_STORED DATA_.

((

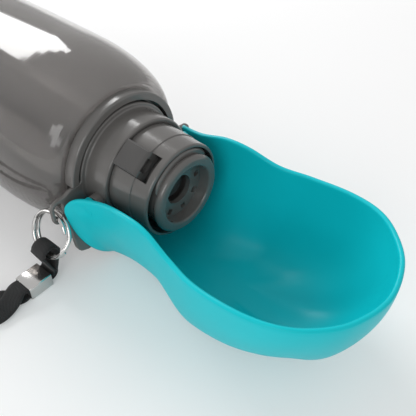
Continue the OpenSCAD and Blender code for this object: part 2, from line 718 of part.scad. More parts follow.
// Wrist strap: from the clamp's upper layer round the loop and back into its lower layer.
// The points lie along X and Y from the middle of the clamp's outer end
layer_z = 1.5 * web_t + 0.04;
loop_points = [[1.4, -8], [2, -14], [-1, -22], [-10, -29], [-22, -32], [-38, -33.5], [-56, -34],
    [-73, -33], [-84, -28.5], [-88.5, -20], [-84, -11.5], [-73, -7.5], [-55, -8], [-38, -11.5],
    [-24, -16], [-13, -17.5], [-5.5, -13.5], [-1.6, -8]];
function clamp_point(share, z) = [strap_x, eye_y - clamp_start - share * clamp_len, clamp_z + z];
route = concat(
    [for (share = [0.03, 0.5, 1, 1.3]) clamp_point(share, layer_z)],
    [for (p = loop_points) clamp_point(1, 0) + [p[0], p[1], 0]],
    [for (share = [1.3, 1, 0.5, 0.03]) clamp_point(share, -layer_z)]);
route_last = len(route) - 1;
route_sub = 3;

function route_knot(i) = i < 0 ? 2 * route[0] - route[1]
    : i > route_last ? 2 * route[route_last] - route[route_last - 1] : route[i];
web_n = route_last * route_sub + 1;
flat_rings = 3 * route_sub;
twist_rings = 5 * route_sub;

// Twist of the webbing: flat in the clamp, on edge in the loop, where it stands on the ground
function ease(s) = let (c = min(1, max(0, s))) c * c * (3 - 2 * c);
function web_twist(k) = 90 * ease((k - flat_rings) / twist_rings)
    + 90 - 90 * ease((web_n - 1 - flat_rings - k) / twist_rings);
function web_foot(k) = ground_z + 0.1 + web_w / 2 * sin(web_twist(k))
    + web_t / 2 * abs(cos(web_twist(k)));
function web_mid(k) = let (i = floor(k / route_sub), j = k - i * route_sub)
    blend(route_knot(i - 1), route_knot(i), route_knot(i + 1), route_knot(i + 2), j / route_sub);
web_path = [for (k = [0:web_n - 1]) let (p = web_mid(k)) [p[0], p[1], max(p[2], web_foot(k))]];
function unit(v) = v / norm(v);
function web_ring(k) = let (
    t = unit(web_path[min(web_n - 1, k + 1)] - web_path[max(0, k - 1)]),
    h = unit(cross(t, [0, 0, 1])),
    v = cross(h, t),
    w = cos(web_twist(k)) * h + sin(web_twist(k)) * v,
    n = cross(t, w))
    [for (q = [[4, 0.5], [3.85, 1], [-3.85, 1], [-4, 0.5], [-4, -0.5], [-3.85, -1], [3.85, -1], [4, -0.5]])
        web_path[k] + q[0] / 8 * web_w * w + q[1] / 2 * web_t * n];

module wrist_strap() {
    color([0.05, 0.05, 0.05]) laid() polyhedron(
        points = [for (k = [0:web_n - 1]) for (p = web_ring(k)) p],
        faces = tube_faces(web_n, 8));
}

bottle();
shoulder_ring();
neck_seal();
screw_cap();
hinge_collar();
front_sleeve();
front_ring();
lock_key();
nozzle();
nozzle_insert();
nozzle_o_ring();
valve_post();
plug_seal();
bowl();
hinge_pin_near();
hinge_pin_far();
split_ring();
strap_eye();
strap_clamp();
wrist_strap();
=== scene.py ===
# Dog travel water bottle, lying on its side with the drinking bowl folded open
import json
import math

import bmesh
import bpy
import numpy as np
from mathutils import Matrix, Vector
from mathutils.geometry import tessellate_polygon

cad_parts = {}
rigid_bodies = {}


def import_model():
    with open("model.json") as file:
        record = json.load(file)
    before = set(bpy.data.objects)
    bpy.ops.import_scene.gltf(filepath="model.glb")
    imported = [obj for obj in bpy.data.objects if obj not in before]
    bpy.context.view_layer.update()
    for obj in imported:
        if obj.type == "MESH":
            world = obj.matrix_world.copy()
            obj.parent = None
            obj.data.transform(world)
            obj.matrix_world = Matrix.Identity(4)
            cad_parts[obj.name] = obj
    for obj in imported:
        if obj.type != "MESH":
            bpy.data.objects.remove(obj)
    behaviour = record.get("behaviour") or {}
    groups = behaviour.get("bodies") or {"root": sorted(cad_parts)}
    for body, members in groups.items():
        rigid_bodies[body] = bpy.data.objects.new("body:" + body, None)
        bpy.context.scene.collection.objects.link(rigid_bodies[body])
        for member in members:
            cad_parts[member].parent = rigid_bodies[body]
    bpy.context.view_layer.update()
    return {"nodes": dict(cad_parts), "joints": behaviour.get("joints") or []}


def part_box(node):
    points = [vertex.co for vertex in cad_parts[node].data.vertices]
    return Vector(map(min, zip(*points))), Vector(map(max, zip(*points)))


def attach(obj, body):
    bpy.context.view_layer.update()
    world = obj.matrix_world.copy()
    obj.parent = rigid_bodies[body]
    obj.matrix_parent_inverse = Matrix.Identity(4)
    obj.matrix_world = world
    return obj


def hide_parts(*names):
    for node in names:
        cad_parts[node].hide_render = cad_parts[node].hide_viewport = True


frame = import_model()
joints = {joint["name"]: joint for joint in frame["joints"]}

# Camera: a close view from the front right and from above, over the nozzle into the bowl.
# The lip of the nozzle and the bottle's axis place it.
MM = 0.001
FRAME_PX = 416
FOCAL_PX = 600
VIEW_AZIMUTH = math.radians(40.9)
VIEW_ELEVATION = math.radians(44.65)
EYE_FROM_LIP = Vector((110.9, -117.3, 152.7)) * MM

low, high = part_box("bottle")
axis_z = (low.z + high.z) / 2
neck_end_x = high.x
lip_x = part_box("nozzle")[1].x

camera = bpy.data.objects.new("camera", bpy.data.cameras.new("camera"))
bpy.context.scene.collection.objects.link(camera)
camera.data.lens = camera.data.sensor_width * FOCAL_PX / FRAME_PX
camera.data.clip_start = 0.01
camera.location = Vector((lip_x, 0, axis_z)) + EYE_FROM_LIP
camera.rotation_euler = (math.pi / 2 - VIEW_ELEVATION, 0, VIEW_AZIMUTH)
bpy.context.scene.camera = camera
bpy.context.scene.view_settings.view_transform = "Standard"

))

_OBJECTIVE_.
Output the lines above verbatim and in full.

_IN RESPONSE_.
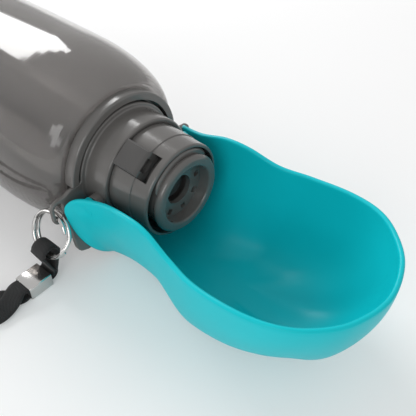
Continue the OpenSCAD and Blender code for this object: part 2, from line 718 of part.scad. More parts follow.
// Wrist strap: from the clamp's upper layer round the loop and back into its lower layer.
// The points lie along X and Y from the middle of the clamp's outer end
layer_z = 1.5 * web_t + 0.04;
loop_points = [[1.4, -8], [2, -14], [-1, -22], [-10, -29], [-22, -32], [-38, -33.5], [-56, -34],
    [-73, -33], [-84, -28.5], [-88.5, -20], [-84, -11.5], [-73, -7.5], [-55, -8], [-38, -11.5],
    [-24, -16], [-13, -17.5], [-5.5, -13.5], [-1.6, -8]];
function clamp_point(share, z) = [strap_x, eye_y - clamp_start - share * clamp_len, clamp_z + z];
route = concat(
    [for (share = [0.03, 0.5, 1, 1.3]) clamp_point(share, layer_z)],
    [for (p = loop_points) clamp_point(1, 0) + [p[0], p[1], 0]],
    [for (share = [1.3, 1, 0.5, 0.03]) clamp_point(share, -layer_z)]);
route_last = len(route) - 1;
route_sub = 3;

function route_knot(i) = i < 0 ? 2 * route[0] - route[1]
    : i > route_last ? 2 * route[route_last] - route[route_last - 1] : route[i];
web_n = route_last * route_sub + 1;
flat_rings = 3 * route_sub;
twist_rings = 5 * route_sub;

// Twist of the webbing: flat in the clamp, on edge in the loop, where it stands on the ground
function ease(s) = let (c = min(1, max(0, s))) c * c * (3 - 2 * c);
function web_twist(k) = 90 * ease((k - flat_rings) / twist_rings)
    + 90 - 90 * ease((web_n - 1 - flat_rings - k) / twist_rings);
function web_foot(k) = ground_z + 0.1 + web_w / 2 * sin(web_twist(k))
    + web_t / 2 * abs(cos(web_twist(k)));
function web_mid(k) = let (i = floor(k / route_sub), j = k - i * route_sub)
    blend(route_knot(i - 1), route_knot(i), route_knot(i + 1), route_knot(i + 2), j / route_sub);
web_path = [for (k = [0:web_n - 1]) let (p = web_mid(k)) [p[0], p[1], max(p[2], web_foot(k))]];
function unit(v) = v / norm(v);
function web_ring(k) = let (
    t = unit(web_path[min(web_n - 1, k + 1)] - web_path[max(0, k - 1)]),
    h = unit(cross(t, [0, 0, 1])),
    v = cross(h, t),
    w = cos(web_twist(k)) * h + sin(web_twist(k)) * v,
    n = cross(t, w))
    [for (q = [[4, 0.5], [3.85, 1], [-3.85, 1], [-4, 0.5], [-4, -0.5], [-3.85, -1], [3.85, -1], [4, -0.5]])
        web_path[k] + q[0] / 8 * web_w * w + q[1] / 2 * web_t * n];

module wrist_strap() {
    color([0.05, 0.05, 0.05]) laid() polyhedron(
        points = [for (k = [0:web_n - 1]) for (p = web_ring(k)) p],
        faces = tube_faces(web_n, 8));
}

bottle();
shoulder_ring();
neck_seal();
screw_cap();
hinge_collar();
front_sleeve();
front_ring();
lock_key();
nozzle();
nozzle_insert();
nozzle_o_ring();
valve_post();
plug_seal();
bowl();
hinge_pin_near();
hinge_pin_far();
split_ring();
strap_eye();
strap_clamp();
wrist_strap();
=== scene.py ===
# Dog travel water bottle, lying on its side with the drinking bowl folded open
import json
import math

import bmesh
import bpy
import numpy as np
from mathutils import Matrix, Vector
from mathutils.geometry import tessellate_polygon

cad_parts = {}
rigid_bodies = {}


def import_model():
    with open("model.json") as file:
        record = json.load(file)
    before = set(bpy.data.objects)
    bpy.ops.import_scene.gltf(filepath="model.glb")
    imported = [obj for obj in bpy.data.objects if obj not in before]
    bpy.context.view_layer.update()
    for obj in imported:
        if obj.type == "MESH":
            world = obj.matrix_world.copy()
            obj.parent = None
            obj.data.transform(world)
            obj.matrix_world = Matrix.Identity(4)
            cad_parts[obj.name] = obj
    for obj in imported:
        if obj.type != "MESH":
            bpy.data.objects.remove(obj)
    behaviour = record.get("behaviour") or {}
    groups = behaviour.get("bodies") or {"root": sorted(cad_parts)}
    for body, members in groups.items():
        rigid_bodies[body] = bpy.data.objects.new("body:" + body, None)
        bpy.context.scene.collection.objects.link(rigid_bodies[body])
        for member in members:
            cad_parts[member].parent = rigid_bodies[body]
    bpy.context.view_layer.update()
    return {"nodes": dict(cad_parts), "joints": behaviour.get("joints") or []}


def part_box(node):
    points = [vertex.co for vertex in cad_parts[node].data.vertices]
    return Vector(map(min, zip(*points))), Vector(map(max, zip(*points)))


def attach(obj, body):
    bpy.context.view_layer.update()
    world = obj.matrix_world.copy()
    obj.parent = rigid_bodies[body]
    obj.matrix_parent_inverse = Matrix.Identity(4)
    obj.matrix_world = world
    return obj


def hide_parts(*names):
    for node in names:
        cad_parts[node].hide_render = cad_parts[node].hide_viewport = True


frame = import_model()
joints = {joint["name"]: joint for joint in frame["joints"]}

# Camera: a close view from the front right and from above, over the nozzle into the bowl.
# The lip of the nozzle and the bottle's axis place it.
MM = 0.001
FRAME_PX = 416
FOCAL_PX = 600
VIEW_AZIMUTH = math.radians(40.9)
VIEW_ELEVATION = math.radians(44.65)
EYE_FROM_LIP = Vector((110.9, -117.3, 152.7)) * MM

low, high = part_box("bottle")
axis_z = (low.z + high.z) / 2
neck_end_x = high.x
lip_x = part_box("nozzle")[1].x

camera = bpy.data.objects.new("camera", bpy.data.cameras.new("camera"))
bpy.context.scene.collection.objects.link(camera)
camera.data.lens = camera.data.sensor_width * FOCAL_PX / FRAME_PX
camera.data.clip_start = 0.01
camera.location = Vector((lip_x, 0, axis_z)) + EYE_FROM_LIP
camera.rotation_euler = (math.pi / 2 - VIEW_ELEVATION, 0, VIEW_AZIMUTH)
bpy.context.scene.camera = camera
bpy.context.scene.view_settings.view_transform = "Standard"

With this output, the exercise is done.